Hepimizi kemiren bir hastalık: Anlayışsızlık. Farklı olana, farklı düşünene, farklı görünene, farklı inanana, farklı olmak isteyene, farklı yaşamak isteyene, farklı davranmak isteyene, gelenek ve göreneklere uymamayı tercih edene ve pek çok başka şeye karşı bir kaya sertliği ile gösterilen tepkidir Anlayışsızlık. Anlamak için en küçük bir çaba sarf etmeye tenezzül etmemektir. Tamam dememektir inadına. İlla ki uyduğuna uydurmak, içine girdiğin kalıba tıkma çabasıdır insanları. Farklı olma hakkını yok saymadır, ihlal etmedir. İnsanlığa topyekün tecavüz etmedir aslında.

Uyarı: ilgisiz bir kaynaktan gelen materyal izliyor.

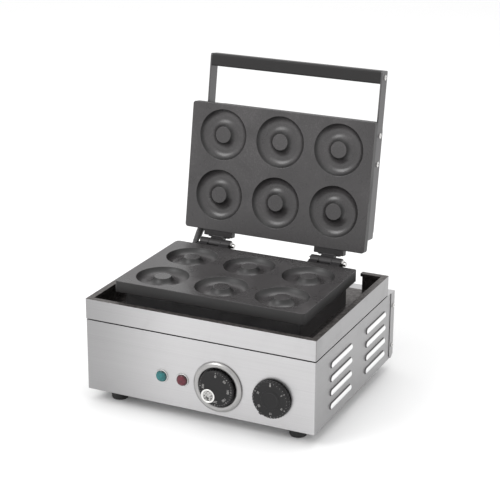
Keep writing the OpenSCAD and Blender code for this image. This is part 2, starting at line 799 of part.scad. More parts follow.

İnsanların fanatikçe kendi görüşlerine bağlı kalmasından beslenen bu bağnaz, bu yoz, bu yobaz hastalık yüzünden insanlık hastalanmıştır. Üstelik bu kimseler kendilerinin en anlayışlı kişiler olduğunu iddia etmektedirler. Bu genç bir kıza tecavüz edip mahkemede yaşını büyük söyledi, kendi rızası vardı, beni tahrik etti gibi ipe sapa gelmez savunmalar yapan sapıkların yaptığı ile aynı şeydir. İnsanlığı bu kadar aşağıladıktan, bu kadar ezdikten, bu kadar harap ettikten sonra, dünyanın en anlayışlı insanları olduğunu iddia etmek... Hitler denize düşen bir Yahudinin kolundan tutup ( belki de Yahudi olduğunu bilmeden) hayatını kurtarsaydu, bundan dolayı ne kadar mazur görebilirdik yaptıklarını? Göremezdik. Göstermelik bir hareket, reklamını yapıyor, imajını toparlamaya çalışıyor derdik.

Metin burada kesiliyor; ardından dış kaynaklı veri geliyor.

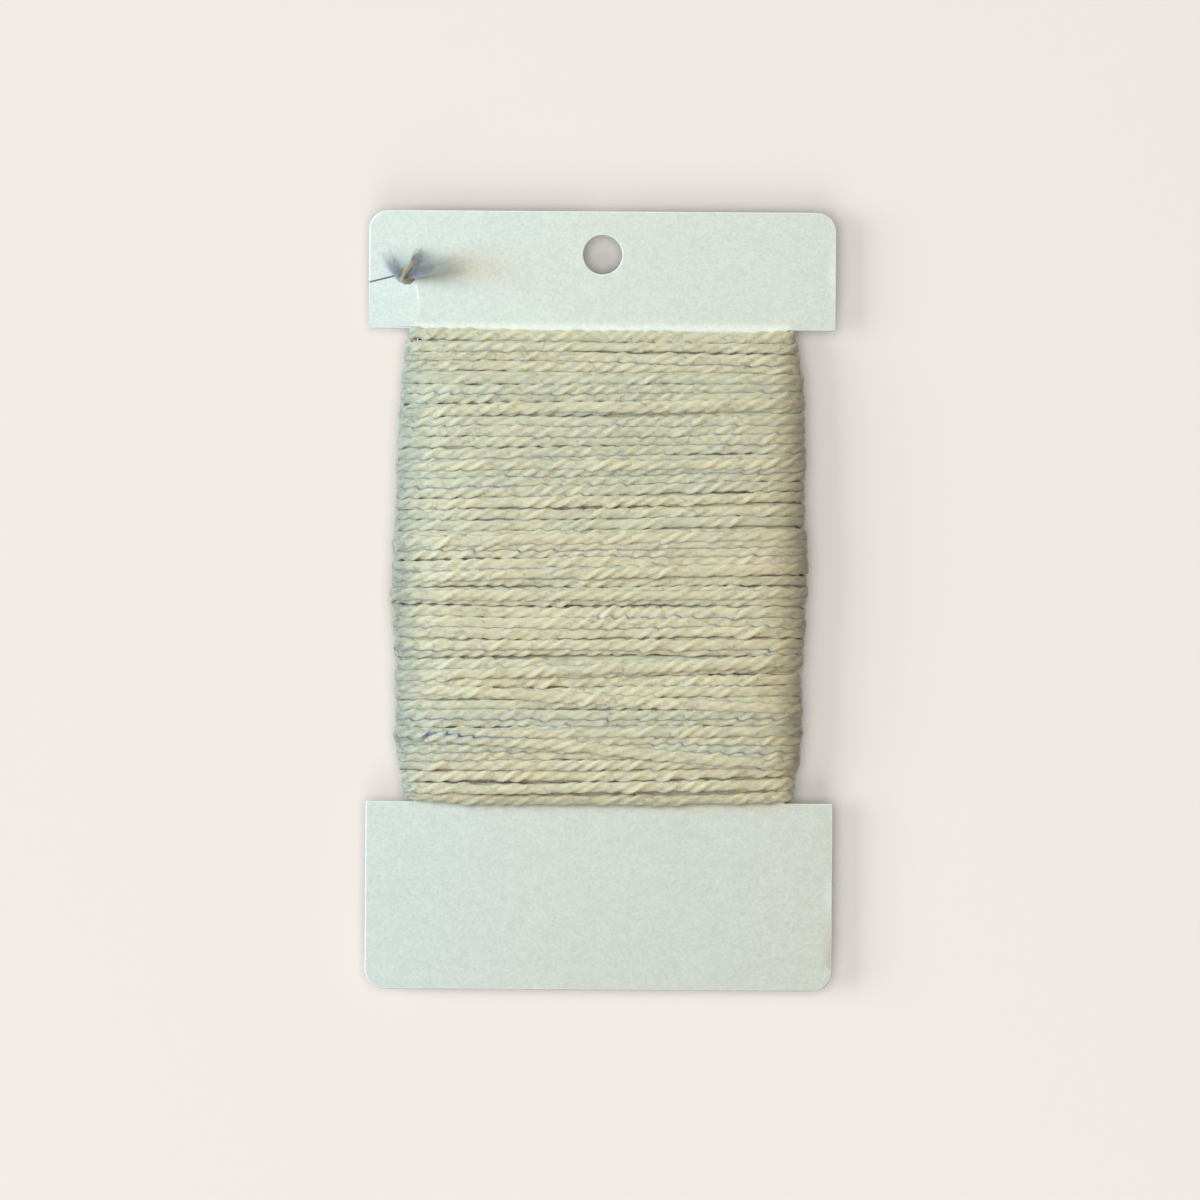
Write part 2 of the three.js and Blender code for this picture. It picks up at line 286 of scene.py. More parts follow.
def thread_material(name, cream, celery, sheen):
    """Pale spun thread: cream and celery in slow patches along it, streaked by its fibre, with
    painted shade between its plies and on the parts that carry painted shade, and roughened by the
    fibre's height."""
    material = bpy.data.materials.new(name)
    material.use_nodes = True
    tree = material.node_tree
    shader = tree.nodes["Principled BSDF"]
    place = wired(tree, "ShaderNodeUVMap", uv_map="thread")
    fibre = wired(tree, "ShaderNodeGroup", node_tree=SPUN_FIBRE)
    tree.links.new(place.outputs[0], fibre.inputs["Place"])
    tone, valley, painted_shade = (
        wired(tree, "ShaderNodeAttribute", attribute_name=key).outputs["Fac"]
        for key in ("tone", "valley", "painted_shade")
    )
    patch = wired(
        tree,
        "ShaderNodeMapRange",
        {
            "Value": maths(tree, "MULTIPLY_ADD", tone, TONE_SHARE, fibre.outputs["Tint"]),
            "From Min": PATCH_RANGE[0],
            "From Max": PATCH_RANGE[1],
        },
        interpolation_type="SMOOTHSTEP",
    )
    streaks = wired(
        tree,
        "ShaderNodeMapRange",
        {
            "Value": fibre.outputs["Streak"],
            "From Min": STREAK_FROM[0],
            "From Max": STREAK_FROM[1],
            "To Min": STREAK_TO[0],
            "To Max": STREAK_TO[1],
        },
    )
    colour = mixed(tree, patch.outputs[0], celery, cream)
    colour = mixed(tree, 1.0, colour, streaks.outputs[0], "MULTIPLY")
    # Painted shade in the valleys between the plies.
    valley_shade = maths(tree, "MULTIPLY", maths(tree, "POWER", valley, VALLEY_POWER), VALLEY_SHADE_SHARE)
    colour = mixed(tree, valley_shade, colour, THREAD_VALLEY_SHADE)
    # Painted shade, as much as each point's attribute gives.
    colour = mixed(tree, painted_shade, colour, THREAD_PAINTED_SHADE)
    bump = wired(
        tree,
        "ShaderNodeBump",
        {
            "Strength": FIBRE_BUMP_STRENGTH,
            "Distance": FIBRE_BUMP,
            "Height": fibre.outputs["Height"],
        },
    )
    tree.links.new(colour, shader.inputs["Base Color"])
    tree.links.new(bump.outputs[0], shader.inputs["Normal"])
    shader.inputs["Roughness"].default_value = 0.72
    shader.inputs["Specular IOR Level"].default_value = 0.3
    shader.inputs["Sheen Weight"].default_value = sheen
    shader.inputs["Sheen Roughness"].default_value = 0.5
    shader.inputs["Subsurface Weight"].default_value = 1.0
    shader.inputs["Subsurface Radius"].default_value = THREAD_SOFTNESS_BY_COLOUR
    shader.inputs["Subsurface Scale"].default_value = THREAD_SOFTNESS
    return material


THREAD = thread_material("pale spun thread", THREAD_CREAM, THREAD_CELERY, 0.25)

# The thread's free end. It comes off the last turn, crosses the back of the card's head, slants
# through the slit and stands up a little on the face, where its plies have come apart.
THREAD_DIAMETER = 1.4 * MM
TAIL_ROUTE = np.array([
    (29.0, 44.95, 2.3),
    (22.0, 45.75, 2.3),
    (14.0, 46.65, 2.3),
    (6.0, 47.55, 2.3),
    (-2.0, 48.45, 2.3),
    (-10.0, 49.35, 2.3),
    (-18.0, 50.25, 2.3),
    (-24.5, 51.0, 2.3),
    (-28.2, 51.45, 2.35),
    (-30.2, 51.72, 2.65),
    (-31.6, 51.95, 3.25),
    (-32.5, 52.2, 4.1),
    (-32.8, 52.55, 5.0),
    (-32.5, 53.1, 5.85),
    (-31.8, 53.95, 6.5),
    (-30.8, 55.0, 6.95),
    (-29.6, 56.15, 7.3),
]) * MM
TAIL_STEP = 0.35 * MM
# The share of painted shade along the whole tail.
TAIL_SHADE = 0.6
TAIL_TONE = 0.3
TAIL_THINNING = 4 * MM  # the length over which the thread thins to half at its end
# The end's colours are greyer than the winding's, bluish grey and brownish: painted shade, for an end
# that stands up in shade.
SHADED_END_BROWN = (0.74, 0.72, 0.62, 1)
SHADED_END_GREY = (0.71, 0.745, 0.72, 1)
SHADED_THREAD_END = thread_material("thread end in painted shade", SHADED_END_BROWN, SHADED_END_GREY, 0.4)

tail_path = smooth_route(TAIL_ROUTE, TAIL_STEP)
tail_length = float(np.linalg.norm(np.diff(tail_path, axis=0), axis=1).sum())
# Towards its end the thread is thinner, because its fibre goes over into the frayed plies.
to_end = tail_length - np.linspace(0, tail_length, len(tail_path))
tail_radius = THREAD_DIAMETER / 2 * (0.5 + 0.5 * np.clip(to_end / TAIL_THINNING, 0, 1) ** 0.7)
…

Bu insanlar ya anlayışın, hoşgörünün ne demek olduğunu bilmiyorlar, ya da tarifi zor derecede ahlaksızlar. Ahlak konusunda çok büyük bir  zaafiyet içinde oldukları bir gerçek. Onların namusu ve ahlakı iki bacaklarının arasındadır. Oysa çağımızda insanların namusu ve ahlakı daha çok iki dudağının arasındadır. Oradan çıkacak seslerdedir. Onlar ki birbirleri ile çelişmemelidir. Onlar ki doğruyu ifade etmelidir. Onlar ki başkasına iftira niteliği taşımamalıdır. Onlar ki bugün ne söylüyorsa, yarın tam tersini söylememlidir. İşte onlar bu konuda tam bir ahlak zafiyeti içindeler.